Task details ->
Start at the line that has "Reconstruct the object in this render as a 3D" and stop at the line that has "const ARMHOLE_LEVEL = 6;". Print those lines and all lines between them exactly, and nothing more.
══ Excerpted data ══
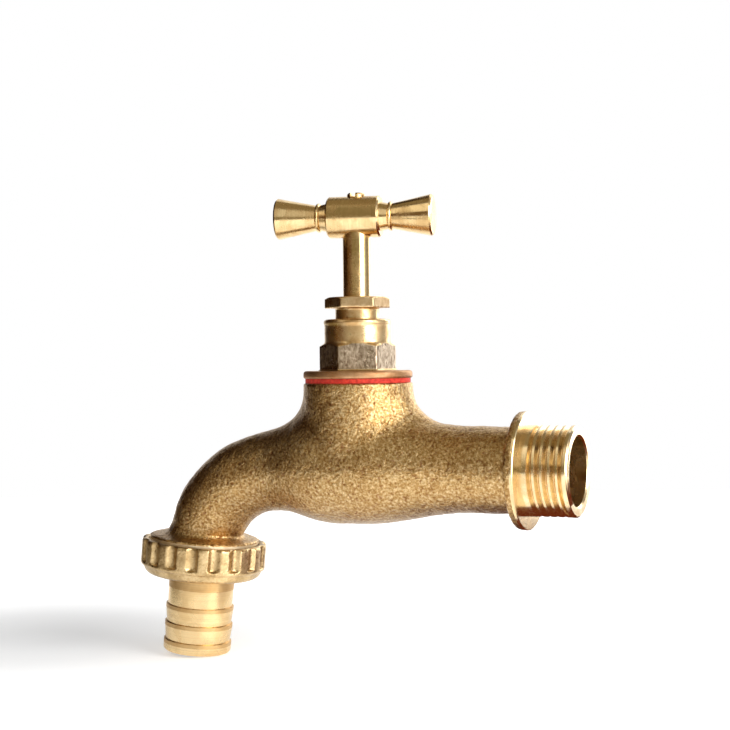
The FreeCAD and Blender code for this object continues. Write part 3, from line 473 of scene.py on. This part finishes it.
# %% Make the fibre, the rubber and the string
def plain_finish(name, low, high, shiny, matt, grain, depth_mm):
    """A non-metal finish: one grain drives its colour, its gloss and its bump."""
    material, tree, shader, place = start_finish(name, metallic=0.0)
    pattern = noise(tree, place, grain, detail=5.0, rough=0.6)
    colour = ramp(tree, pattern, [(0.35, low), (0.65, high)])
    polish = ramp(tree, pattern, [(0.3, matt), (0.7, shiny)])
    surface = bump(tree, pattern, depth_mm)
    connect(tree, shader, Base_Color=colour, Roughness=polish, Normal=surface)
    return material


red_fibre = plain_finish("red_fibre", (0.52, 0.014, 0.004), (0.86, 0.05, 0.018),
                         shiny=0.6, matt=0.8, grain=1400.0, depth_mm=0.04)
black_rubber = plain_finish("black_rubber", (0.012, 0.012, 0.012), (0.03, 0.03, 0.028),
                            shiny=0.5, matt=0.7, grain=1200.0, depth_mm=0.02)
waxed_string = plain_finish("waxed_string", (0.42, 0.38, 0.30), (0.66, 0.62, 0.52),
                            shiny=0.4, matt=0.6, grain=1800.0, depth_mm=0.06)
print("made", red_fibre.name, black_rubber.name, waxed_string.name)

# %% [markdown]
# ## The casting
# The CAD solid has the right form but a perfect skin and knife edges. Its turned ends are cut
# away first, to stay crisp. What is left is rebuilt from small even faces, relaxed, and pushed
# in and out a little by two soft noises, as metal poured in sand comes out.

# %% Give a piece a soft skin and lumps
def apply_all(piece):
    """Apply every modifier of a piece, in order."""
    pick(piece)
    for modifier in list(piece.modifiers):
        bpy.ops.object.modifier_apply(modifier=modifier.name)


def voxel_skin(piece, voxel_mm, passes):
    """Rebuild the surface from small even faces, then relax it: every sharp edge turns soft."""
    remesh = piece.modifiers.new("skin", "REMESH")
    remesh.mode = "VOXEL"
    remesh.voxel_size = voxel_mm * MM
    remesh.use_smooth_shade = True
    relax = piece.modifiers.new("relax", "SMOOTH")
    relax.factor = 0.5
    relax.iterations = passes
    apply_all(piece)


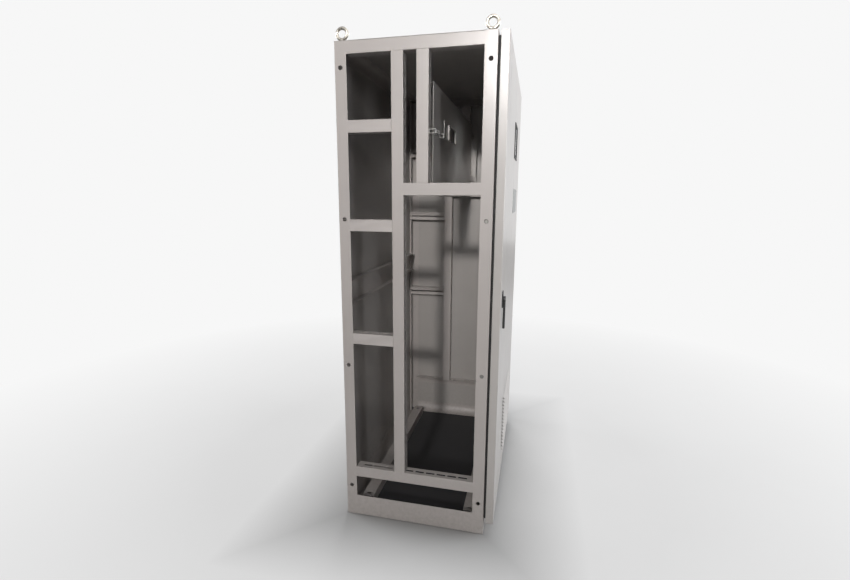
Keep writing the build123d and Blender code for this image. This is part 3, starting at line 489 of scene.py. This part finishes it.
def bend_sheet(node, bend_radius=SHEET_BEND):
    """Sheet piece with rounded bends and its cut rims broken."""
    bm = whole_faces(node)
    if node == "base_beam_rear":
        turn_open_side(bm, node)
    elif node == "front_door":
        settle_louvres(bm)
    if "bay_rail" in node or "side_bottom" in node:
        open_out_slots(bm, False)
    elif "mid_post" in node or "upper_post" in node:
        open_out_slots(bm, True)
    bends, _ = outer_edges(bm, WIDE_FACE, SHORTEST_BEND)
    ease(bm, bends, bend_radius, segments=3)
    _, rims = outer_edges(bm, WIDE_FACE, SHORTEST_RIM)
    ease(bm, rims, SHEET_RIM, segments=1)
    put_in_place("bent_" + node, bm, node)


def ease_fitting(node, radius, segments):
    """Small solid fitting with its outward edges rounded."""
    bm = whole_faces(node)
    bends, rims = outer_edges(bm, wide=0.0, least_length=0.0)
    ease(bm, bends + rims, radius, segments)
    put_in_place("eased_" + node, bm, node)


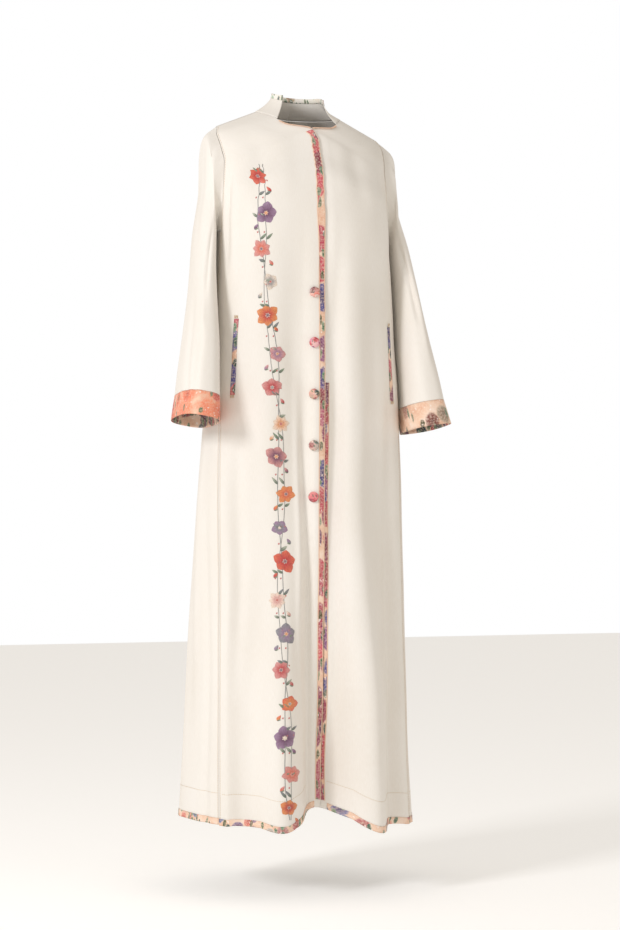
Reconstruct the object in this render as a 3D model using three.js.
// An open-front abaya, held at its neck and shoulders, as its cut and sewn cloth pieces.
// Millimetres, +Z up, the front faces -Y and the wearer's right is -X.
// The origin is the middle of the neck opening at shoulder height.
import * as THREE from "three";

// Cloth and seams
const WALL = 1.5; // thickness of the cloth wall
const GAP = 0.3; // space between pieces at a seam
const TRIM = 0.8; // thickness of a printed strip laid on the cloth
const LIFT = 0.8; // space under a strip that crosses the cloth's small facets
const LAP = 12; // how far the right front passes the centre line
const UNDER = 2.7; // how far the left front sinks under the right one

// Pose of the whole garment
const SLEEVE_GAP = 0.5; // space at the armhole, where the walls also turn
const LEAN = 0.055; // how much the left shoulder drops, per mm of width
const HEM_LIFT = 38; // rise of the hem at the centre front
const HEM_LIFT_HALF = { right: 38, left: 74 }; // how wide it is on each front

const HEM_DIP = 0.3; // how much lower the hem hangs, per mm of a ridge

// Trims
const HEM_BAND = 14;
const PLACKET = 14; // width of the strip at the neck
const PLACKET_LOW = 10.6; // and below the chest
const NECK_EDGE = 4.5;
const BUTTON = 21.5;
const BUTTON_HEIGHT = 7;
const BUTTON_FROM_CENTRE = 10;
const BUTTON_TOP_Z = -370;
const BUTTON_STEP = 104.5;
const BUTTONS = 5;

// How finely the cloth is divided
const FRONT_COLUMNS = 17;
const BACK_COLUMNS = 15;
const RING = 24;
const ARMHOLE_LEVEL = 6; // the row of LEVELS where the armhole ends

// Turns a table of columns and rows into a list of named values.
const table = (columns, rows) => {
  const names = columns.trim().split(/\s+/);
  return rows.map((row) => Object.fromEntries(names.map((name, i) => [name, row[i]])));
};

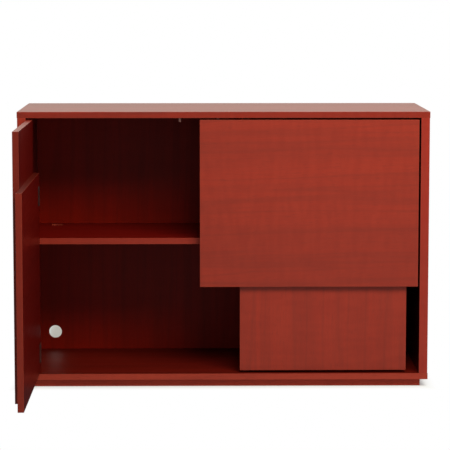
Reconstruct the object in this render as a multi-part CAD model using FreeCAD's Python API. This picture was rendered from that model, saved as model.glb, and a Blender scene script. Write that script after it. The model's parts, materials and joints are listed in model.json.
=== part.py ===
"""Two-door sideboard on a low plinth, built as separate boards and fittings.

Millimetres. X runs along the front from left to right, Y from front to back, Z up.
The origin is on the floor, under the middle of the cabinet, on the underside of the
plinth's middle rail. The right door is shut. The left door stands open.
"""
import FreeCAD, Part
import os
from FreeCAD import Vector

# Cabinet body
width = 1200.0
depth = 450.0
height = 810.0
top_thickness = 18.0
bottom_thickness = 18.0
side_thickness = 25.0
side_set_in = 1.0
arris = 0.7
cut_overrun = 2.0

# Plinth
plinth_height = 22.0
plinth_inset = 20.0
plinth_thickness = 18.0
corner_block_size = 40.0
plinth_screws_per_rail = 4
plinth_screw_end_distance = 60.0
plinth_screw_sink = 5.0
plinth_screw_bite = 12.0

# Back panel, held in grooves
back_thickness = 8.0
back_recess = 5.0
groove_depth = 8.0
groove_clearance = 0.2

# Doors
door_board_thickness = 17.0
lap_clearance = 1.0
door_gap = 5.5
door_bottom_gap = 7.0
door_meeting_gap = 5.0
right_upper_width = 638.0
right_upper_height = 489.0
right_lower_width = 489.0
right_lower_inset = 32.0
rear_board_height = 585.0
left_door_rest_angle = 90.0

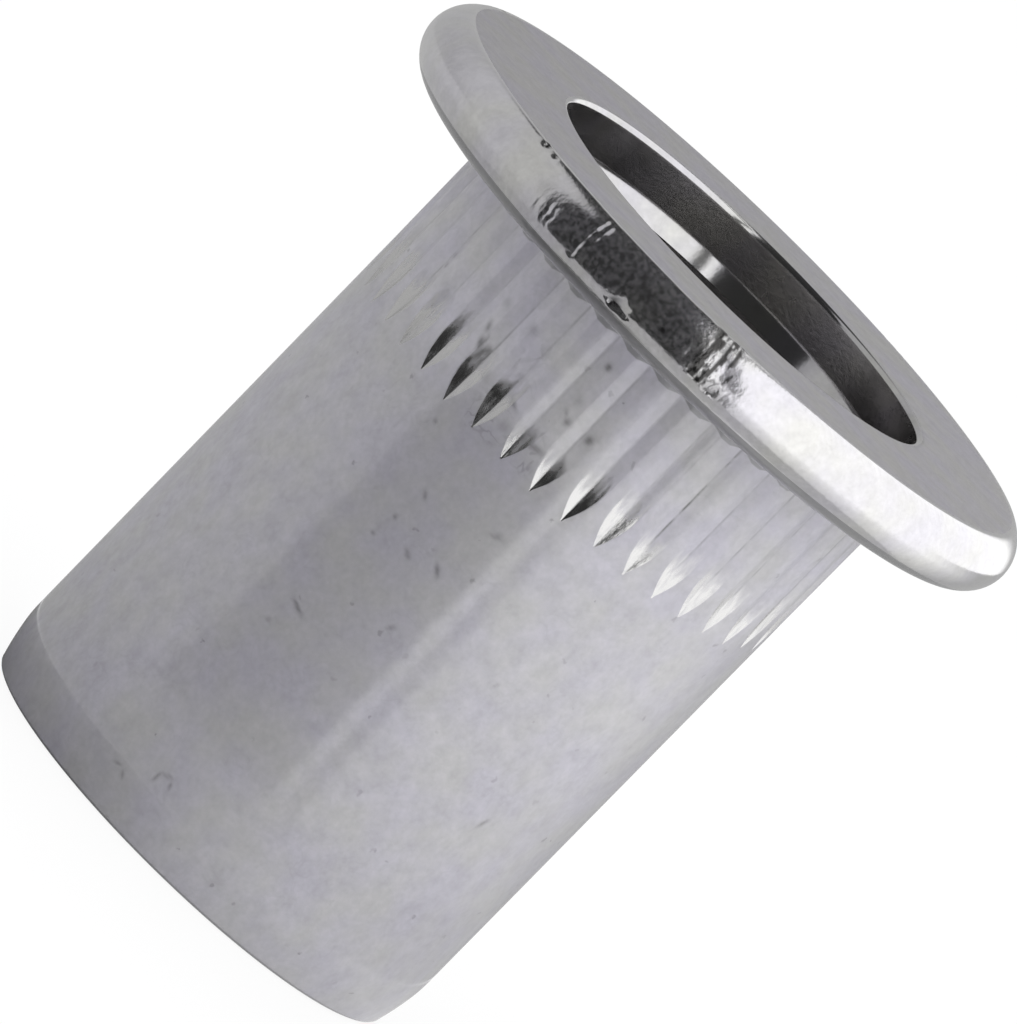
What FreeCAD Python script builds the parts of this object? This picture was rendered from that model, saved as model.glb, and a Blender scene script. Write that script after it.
═══
Response to the exercise ->
Reconstruct the object in this render as a 3D model using three.js.
// An open-front abaya, held at its neck and shoulders, as its cut and sewn cloth pieces.
// Millimetres, +Z up, the front faces -Y and the wearer's right is -X.
// The origin is the middle of the neck opening at shoulder height.
import * as THREE from "three";

// Cloth and seams
const WALL = 1.5; // thickness of the cloth wall
const GAP = 0.3; // space between pieces at a seam
const TRIM = 0.8; // thickness of a printed strip laid on the cloth
const LIFT = 0.8; // space under a strip that crosses the cloth's small facets
const LAP = 12; // how far the right front passes the centre line
const UNDER = 2.7; // how far the left front sinks under the right one

// Pose of the whole garment
const SLEEVE_GAP = 0.5; // space at the armhole, where the walls also turn
const LEAN = 0.055; // how much the left shoulder drops, per mm of width
const HEM_LIFT = 38; // rise of the hem at the centre front
const HEM_LIFT_HALF = { right: 38, left: 74 }; // how wide it is on each front

const HEM_DIP = 0.3; // how much lower the hem hangs, per mm of a ridge

// Trims
const HEM_BAND = 14;
const PLACKET = 14; // width of the strip at the neck
const PLACKET_LOW = 10.6; // and below the chest
const NECK_EDGE = 4.5;
const BUTTON = 21.5;
const BUTTON_HEIGHT = 7;
const BUTTON_FROM_CENTRE = 10;
const BUTTON_TOP_Z = -370;
const BUTTON_STEP = 104.5;
const BUTTONS = 5;

// How finely the cloth is divided
const FRONT_COLUMNS = 17;
const BACK_COLUMNS = 15;
const RING = 24;
const ARMHOLE_LEVEL = 6; // the row of LEVELS where the armhole ends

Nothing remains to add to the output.